La risposta è complicata dal fatto che l’amministrazione Bush mostra una crescente reticenza ad occuparsi del mondo come l’America ha fatto dal 1941 in poi. C’è la paura, francamente non infondata, di assumersi costi e rischi militari insopportabili. Per fortuna ciò non ha impedito al Fondo monetario di intervenire decisamente per sostenere finanziariamente la Turchia (crisi bancaria) e l’Argentina (crisi di sistema). Ma il secondo caso richiede un aiuto esterno che vada oltre l’attuale tamponamento. E non si vede. Così come la crisi israeliana, se lasciata a se stessa, potrebbe sfociare in guerre molto più estese, globalmente destabilizzanti. Evidentemente europei ed americani dovrebbero cooperare di più per convincere i secondi a mantenere l’impegno del passato. Ma i primi restano troppo introversi.
Questo lento allargarsi della frattura tra Usa ed UE sta anche pregiudicando la concentrazione delle risorse utili al contenimento delle emergenze globali sul piano dell’alimentazione, sanità ed ecologia.

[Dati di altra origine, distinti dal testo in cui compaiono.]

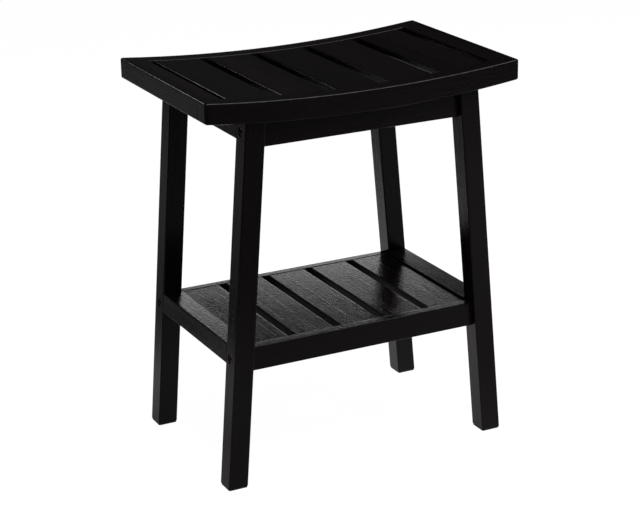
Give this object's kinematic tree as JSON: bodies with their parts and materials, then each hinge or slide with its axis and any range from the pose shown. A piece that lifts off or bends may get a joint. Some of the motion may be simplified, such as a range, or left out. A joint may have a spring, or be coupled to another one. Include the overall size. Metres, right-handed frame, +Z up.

A quali condizioni le cose potrebbero andare meglio? Due, in sostanza: (1) un maggiore accordo tra i G8 per mettere in comune più risorse economiche e di sicurezza da proiettare sul pianeta; (2) la definizione di standard di buona economia per ciascun Paese e di un sistema negoziale per realizzarlo nel tempo in relazione ad ogni situazione specifica. Ovvio? A parole sì, ma nei fatti no. Significa prendersi dei nuovi rischi e costi enormi, anche per noi italiani che siamo parte dei G8. Per esempio, per curare e sfamare la gente in un Paese dove un dittatore è la causa del male non c’è altro modo che detronizzarlo. Siamo pronti a mandare i nostri militari, a pagare i costi di ricostruzione di quell’area, a sostenere l’accusa di essere dei neocolonialisti? Siamo disposti ad accettare riforme competitive, meno garantiste, che ci facciano crescer di più e grazie a questo ci rendano capaci di trainare le economie dei Paesi in via di sviluppo? La costruzione del futuro ordine mondiale comincia nelle case degli elettori dei Paesi occidentali, sta nelle risposta che sapremo dare a questa domanda: siamo pronti a pagare il prezzo per contribuire ad ordinare un mondo che solo noi abbiamo i mezzi per governare?